┌──
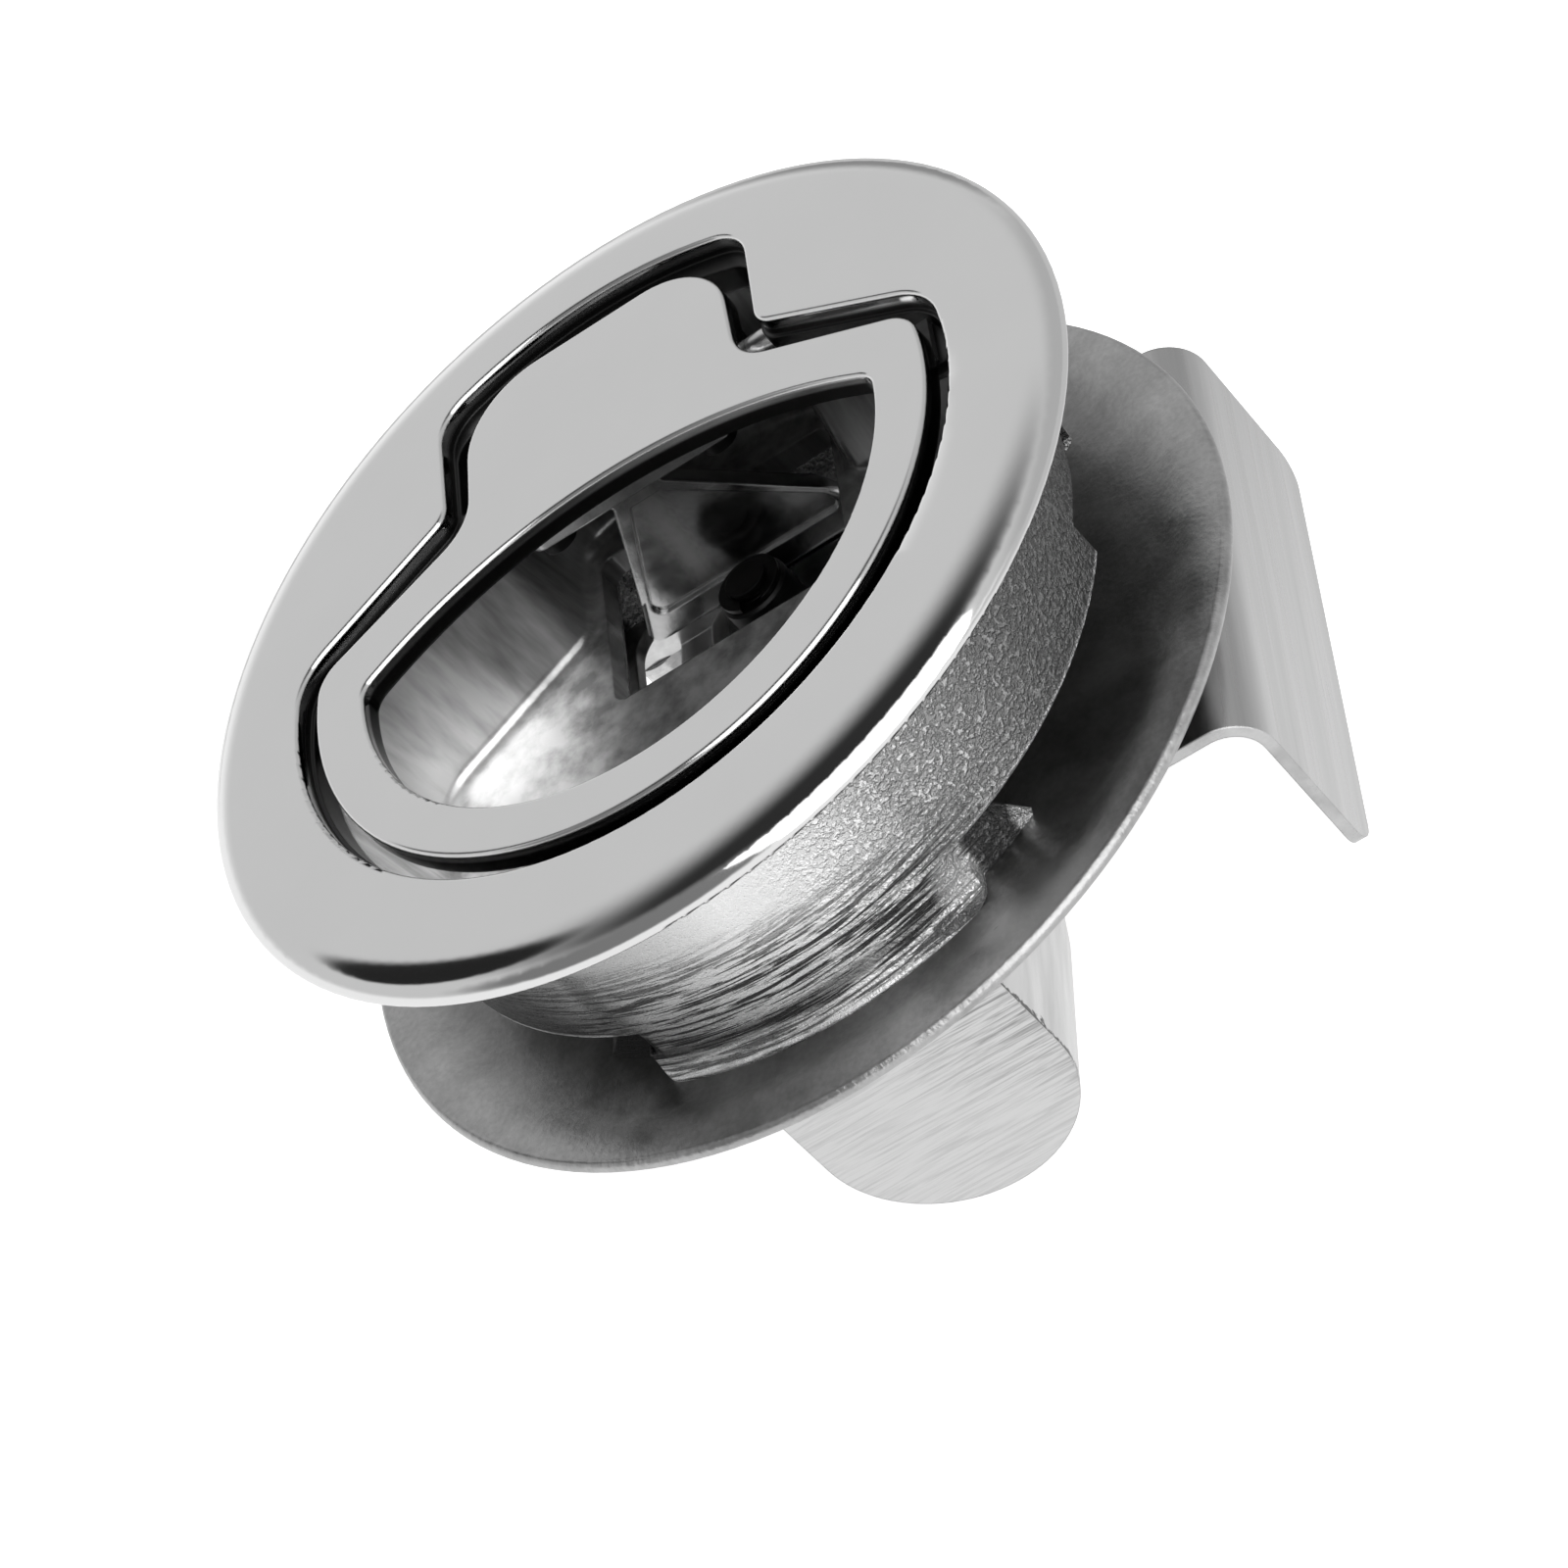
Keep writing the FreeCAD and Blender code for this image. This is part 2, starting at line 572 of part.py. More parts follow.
def handle_lever():
    """Stamped lever: flange under the bridge and a flared blade with a sunk panel."""
    sheet = lever_sheet()
    blade = sheet.common(lever_outline(0))
    flange = box(-LEVER_FLANGE_HALF, LEVER_FLANGE_HALF, LEVER_FLANGE_Y[0], LEVER_FLANGE_Y[1],
                 LEVER_SEAT_Z - LEVER_T, LEVER_SEAT_Z)
    flange = round_corner(flange, 1.4, LEVER_FLANGE_HALF, LEVER_FLANGE_Y[0])
    body = clean(blade.fuse(flange))
    nose = []
    for edge in body.Edges:
        box_of = edge.BoundBox
        along = box_of.YLength < 0.01 and box_of.ZLength < 0.01
        if along and abs(box_of.ZMin - LEVER_TIP_Z) < 0.01:
            nose.append(edge)
    body = body.makeFillet(0.4, nose)
    sheet.translate(vec(0, PANEL_DEPTH - LEVER_T, 0))
    below = box(-CUP_R, CUP_R, 0, CUP_R, LEVER_TIP_Z, LEVER_SEAT_Z - LEVER_T - PANEL_BORDER)
    panel = sheet.common(lever_outline(PANEL_BORDER)).common(below)
    body = clean(body.cut(panel))
    for side in (-1, 1):
        body = body.cut(rod(LEVER_SCREW_R + 0.1, LEVER_SEAT_Z - LEVER_T - 1, LEVER_SEAT_Z + 1,
                            side * LEVER_SCREW_X, screw_row_y()))
    return body


def lever_screws():
    """Two slotted cheese-head screws, heads below the lever's flange."""
    screws = []
    seat_z = LEVER_SEAT_Z - LEVER_T
    for side in (-1, 1):
        x = side * LEVER_SCREW_X
        y = screw_row_y()
        head = rod(LEVER_SCREW_HEAD_R, seat_z - LEVER_SCREW_HEAD_T, seat_z, x, y)
        slot = box(x - 2, x + 2, y - 0.2, y + 0.2,
                   seat_z - LEVER_SCREW_HEAD_T - 1, seat_z - LEVER_SCREW_HEAD_T + 0.5)
        shank = rod(LEVER_SCREW_R, seat_z, LEVER_SEAT_Z + LEVER_SCREW_DEPTH, x, y)
        screws.append(clean(head.cut(slot).fuse(shank)))
    return Part.makeCompound(screws)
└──
• Direction
Everything from the first line of the data through the line containing "return body" should be echoed exactly. Add nothing.

• Solution for this problem
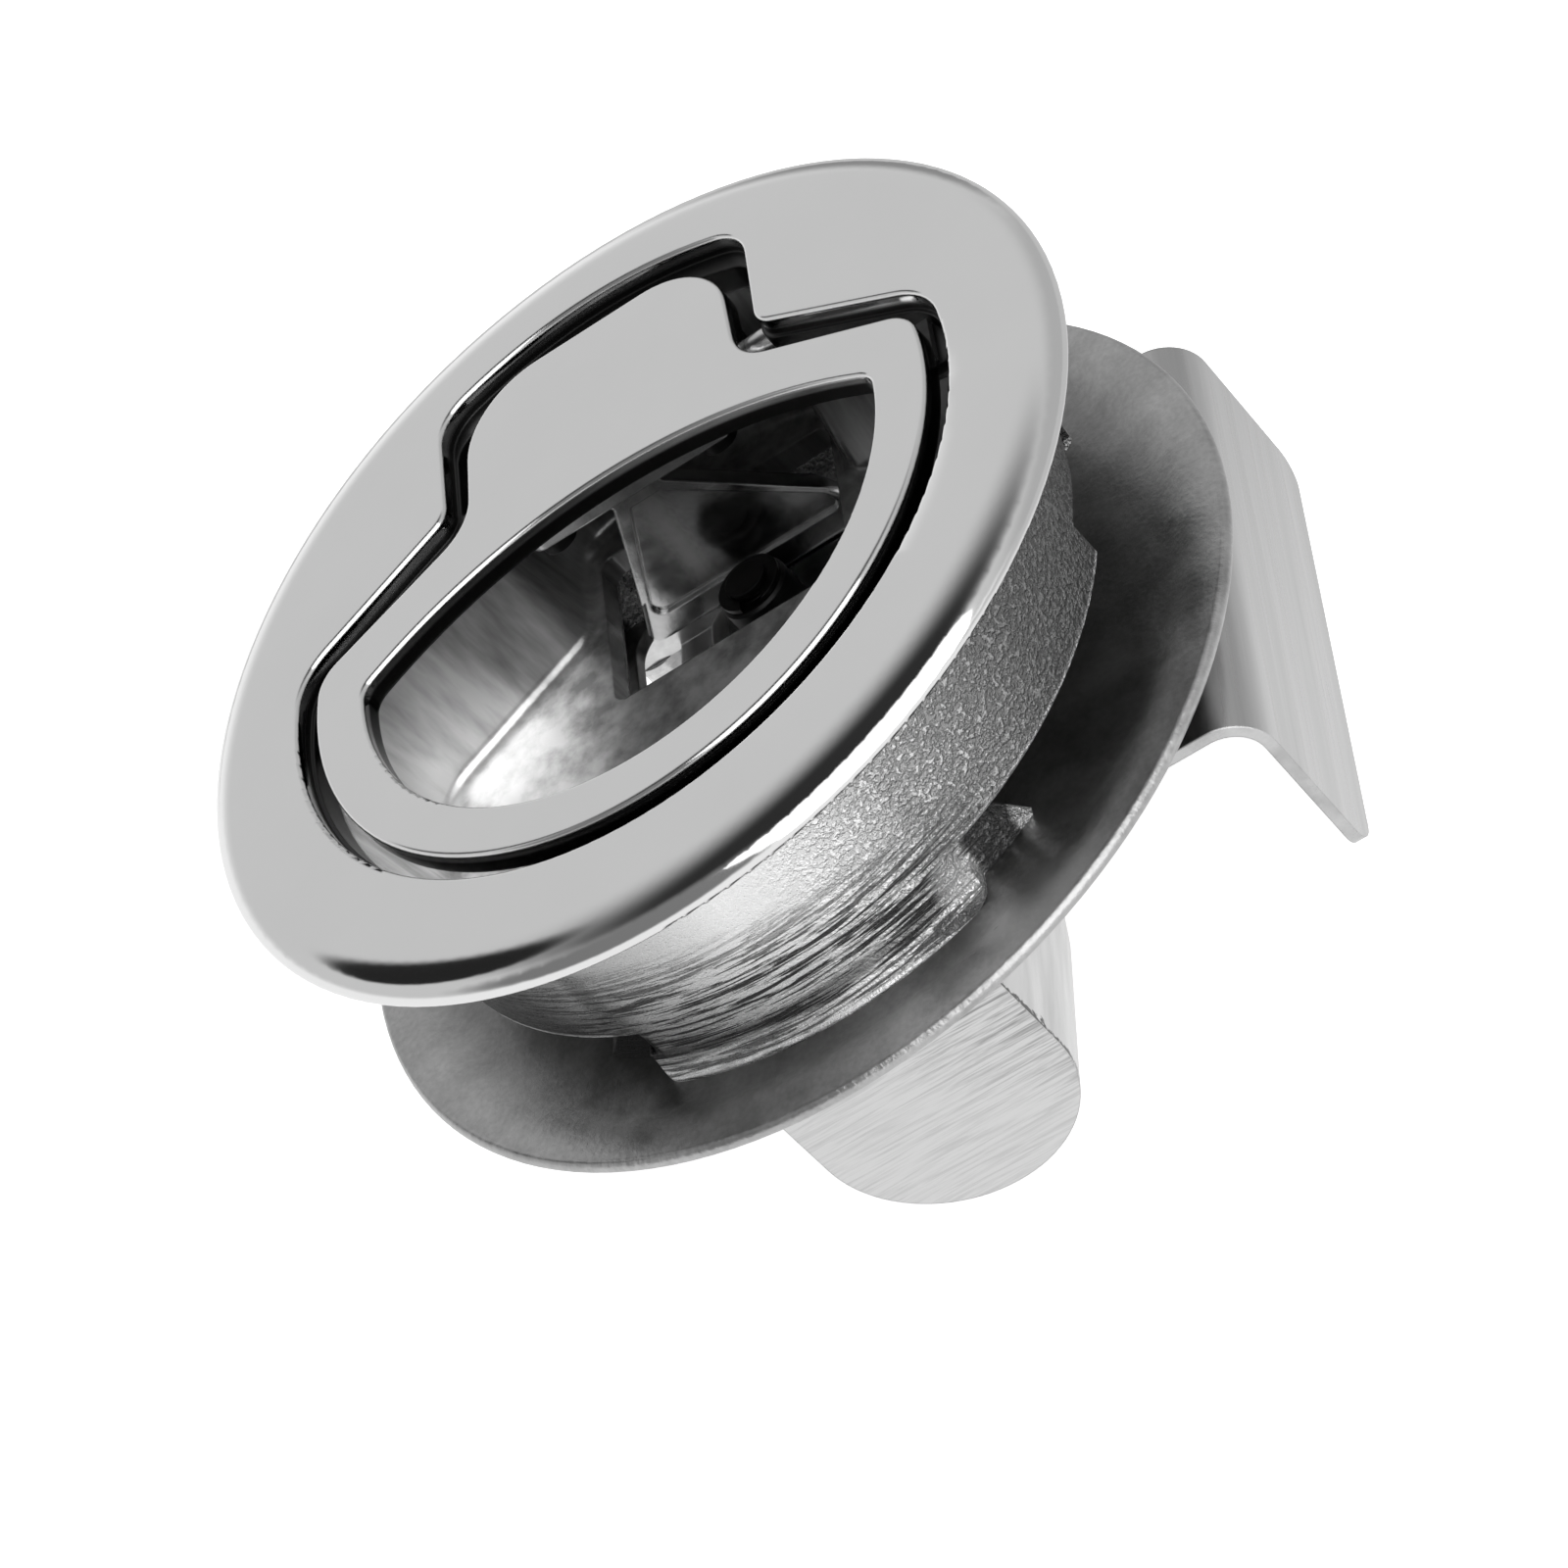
Keep writing the FreeCAD and Blender code for this image. This is part 2, starting at line 572 of part.py. More parts follow.
def handle_lever():
    """Stamped lever: flange under the bridge and a flared blade with a sunk panel."""
    sheet = lever_sheet()
    blade = sheet.common(lever_outline(0))
    flange = box(-LEVER_FLANGE_HALF, LEVER_FLANGE_HALF, LEVER_FLANGE_Y[0], LEVER_FLANGE_Y[1],
                 LEVER_SEAT_Z - LEVER_T, LEVER_SEAT_Z)
    flange = round_corner(flange, 1.4, LEVER_FLANGE_HALF, LEVER_FLANGE_Y[0])
    body = clean(blade.fuse(flange))
    nose = []
    for edge in body.Edges:
        box_of = edge.BoundBox
        along = box_of.YLength < 0.01 and box_of.ZLength < 0.01
        if along and abs(box_of.ZMin - LEVER_TIP_Z) < 0.01:
            nose.append(edge)
    body = body.makeFillet(0.4, nose)
    sheet.translate(vec(0, PANEL_DEPTH - LEVER_T, 0))
    below = box(-CUP_R, CUP_R, 0, CUP_R, LEVER_TIP_Z, LEVER_SEAT_Z - LEVER_T - PANEL_BORDER)
    panel = sheet.common(lever_outline(PANEL_BORDER)).common(below)
    body = clean(body.cut(panel))
    for side in (-1, 1):
        body = body.cut(rod(LEVER_SCREW_R + 0.1, LEVER_SEAT_Z - LEVER_T - 1, LEVER_SEAT_Z + 1,
                            side * LEVER_SCREW_X, screw_row_y()))
    return body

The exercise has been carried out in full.